◆ Your instructions: Provide a single number: the count of lines containing the string "Identity".

◆ Entries shown:
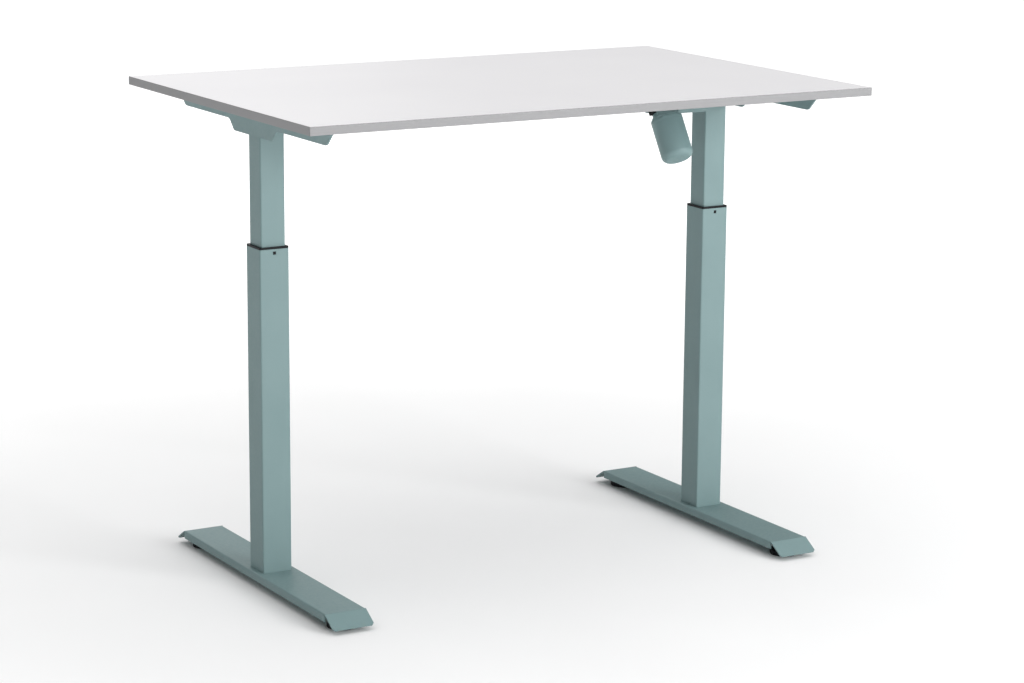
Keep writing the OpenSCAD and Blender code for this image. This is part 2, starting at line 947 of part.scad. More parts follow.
module motor_socket() {
    socket_z = -motor_neck + neck_rim_t + collar_h + socket_gap + socket_h / 2;
    color(black_plastic)
        at_motor()
            difference() {
                translate([-neck_r - socket_proud, -socket_w / 2, socket_z - socket_h / 2])
                    cube([neck_r / 2, socket_w, socket_h]);
                translate([0, 0, -motor_neck])
                    cylinder(r = neck_r + run_gap, h = motor_neck);
                translate([-neck_r - socket_proud, 0, socket_z])
                    cube([2 * plug_depth, socket_w - 2 * socket_wall, socket_h - 2 * socket_wall],
                         center = true);
            }
}

module motor_carrier() {
    length = carrier_x1 - carrier_x0;
    color(powder_coat)
        difference() {
            translate([carrier_x0, -carrier_d / 2, carrier_z0])
                cube([length, carrier_d, carrier_h]);
            translate([carrier_x0 + carrier_t, -carrier_d / 2 + carrier_t, carrier_z0 + carrier_t])
                cube([length - 2 * carrier_t, carrier_d - 2 * carrier_t, carrier_h]);
            translate([carrier_x0 - 1, 0, shaft_z])
                x_cylinder(carrier_hole_r, length + 2);
            at_leg(1)
                carrier_screw_holes(m4_r + hole_play);
            for (y = [-1, 1], z = [-1, 1])
                translate([carrier_x0 - 1, y * boss_screw_y, shaft_z + z * boss_screw_z])
                    x_cylinder(m4_r + hole_play, carrier_t + 2);
        }
}

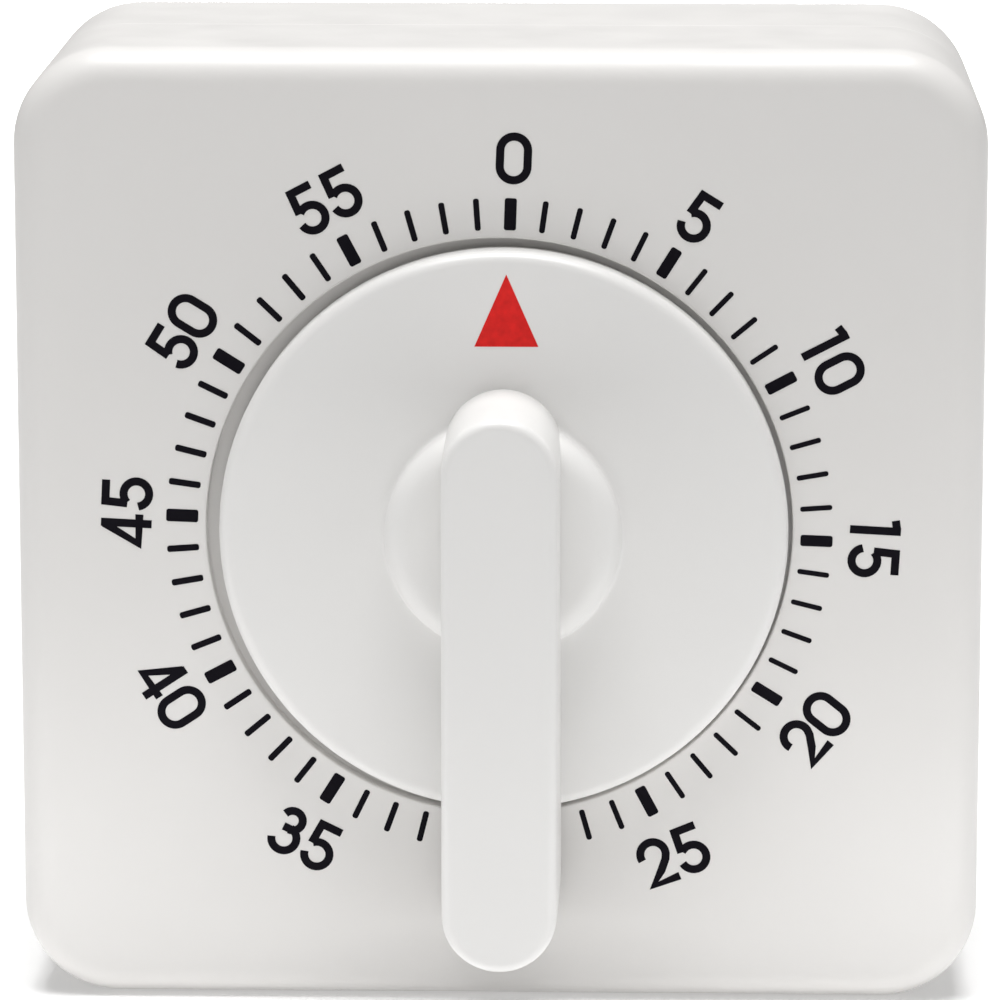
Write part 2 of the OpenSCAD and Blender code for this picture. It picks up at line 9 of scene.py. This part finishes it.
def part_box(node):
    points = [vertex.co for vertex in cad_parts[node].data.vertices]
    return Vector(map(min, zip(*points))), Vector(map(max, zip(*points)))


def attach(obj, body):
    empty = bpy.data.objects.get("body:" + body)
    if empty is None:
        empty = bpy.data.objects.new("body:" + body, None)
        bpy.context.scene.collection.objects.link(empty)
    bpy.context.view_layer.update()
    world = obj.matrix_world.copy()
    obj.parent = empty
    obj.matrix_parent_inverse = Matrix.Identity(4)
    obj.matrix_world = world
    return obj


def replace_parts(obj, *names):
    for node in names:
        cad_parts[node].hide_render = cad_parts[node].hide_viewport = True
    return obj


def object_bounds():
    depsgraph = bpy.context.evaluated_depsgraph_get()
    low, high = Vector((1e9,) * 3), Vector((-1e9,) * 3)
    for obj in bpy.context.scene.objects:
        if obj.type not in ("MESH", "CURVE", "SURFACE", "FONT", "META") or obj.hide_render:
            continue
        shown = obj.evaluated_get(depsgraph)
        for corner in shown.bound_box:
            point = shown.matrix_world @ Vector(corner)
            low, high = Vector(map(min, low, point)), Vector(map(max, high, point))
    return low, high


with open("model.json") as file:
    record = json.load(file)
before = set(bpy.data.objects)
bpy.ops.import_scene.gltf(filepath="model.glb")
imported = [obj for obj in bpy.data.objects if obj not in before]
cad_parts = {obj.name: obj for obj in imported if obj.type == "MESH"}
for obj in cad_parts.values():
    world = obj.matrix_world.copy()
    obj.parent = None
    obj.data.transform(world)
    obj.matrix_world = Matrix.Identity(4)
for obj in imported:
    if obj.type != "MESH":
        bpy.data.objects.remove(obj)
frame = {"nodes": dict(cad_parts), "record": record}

CAD_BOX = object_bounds()
MM = 0.001

# ---------------------------------------------------------------------------
# Places and sizes, in millimetres, in the dial frame: x right, y up,
# z towards the user from the case's front face, origin on the dial axis.
# ---------------------------------------------------------------------------
CASE_LOW, CASE_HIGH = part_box("front_case")
BACK_LOW, BACK_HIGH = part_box("back_cover")
KNOB_LOW, KNOB_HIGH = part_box("dial_knob")
AXIS_X = (CASE_LOW.x + CASE_HIGH.x) / 2
AXIS_UP = 0.4            # the dial axis is a little above the case's middle
AXIS_Z = (CASE_LOW.z + CASE_HIGH.z) / 2 + AXIS_UP * MM
FACE_Y = CASE_LOW.y

HALF = (CASE_HIGH.x - CASE_LOW.x) / 2 / MM
CASE_DEPTH = (BACK_HIGH.y - FACE_Y) / MM
PARTING = -16
CORNER_R = 7
EDGE_R = 2.6
BACK_EDGE_R = 1.0
WALL = 2
WELL_R = 21.2
WELL_DEPTH = 1.3
WELL_BACK = 2.9
BORE_R = 1.95            # the arbor's hole in the well floor and in the knob
POST_AT = HALF - 6.5     # the four screw posts, from the case's middle
POST_R = 3.2
SEAM = 0.03              # half the gap between the two shells
SEAM_ROUND = 0.08        # rounding of each shell's edge at the parting line

DISC_R = 20.5
DISC_TOP = 2.4
HUB_R = 8.5
HUB_TOP = 5.4
BAR_W = 8.4
BAR_UP = 10.6
BAR_DOWN = 29.6
BAR_TOP = (FACE_Y - KNOB_LOW.y) / MM

SCALE_TURN = -2.03       # the printed ring sits a little clockwise of the case
TICK_IN = 21.78
TICK_OUT = 24.10
INK = 0.02               # height of the print above its surface
INK_SUNK = 0.01
KNOB_PLAY = (0.36, 0.05)   # the knob sits a little loose on its arbor


def place(x, y, z):
    """A point of the dial frame in metres in the row frame."""
    return Vector((AXIS_X + x * MM, FACE_Y - z * MM, AXIS_Z + y * MM))


# ---------------------------------------------------------------------------
# Mesh helpers
# ---------------------------------------------------------------------------
def arc(cx, cy, r, start, end, steps):
    """Points on a circle from angle start to angle end, in degrees."""
    turn = [math.radians(start + (end - start) * i / steps) for i in range(steps + 1)]
    return [(cx + r * math.cos(a), cy + r * math.sin(a)) for a in turn]


def finish_object(bm, name, body, material, smooth_angle=40):
    """Turns a bmesh in the row frame into a shaded object riding on a body."""
    bmesh.ops.recalc_face_normals(bm, faces=bm.faces)
    mesh = bpy.data.meshes.new(name)
    bm.to_mesh(mesh)
    bm.free()
    mesh.shade_smooth()
    mesh.set_sharp_from_angle(angle=math.radians(smooth_angle))
    obj = bpy.data.objects.new(name, mesh)
    bpy.context.scene.collection.objects.link(obj)
    mesh.materials.append(material)
    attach(obj, body)
    return obj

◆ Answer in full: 2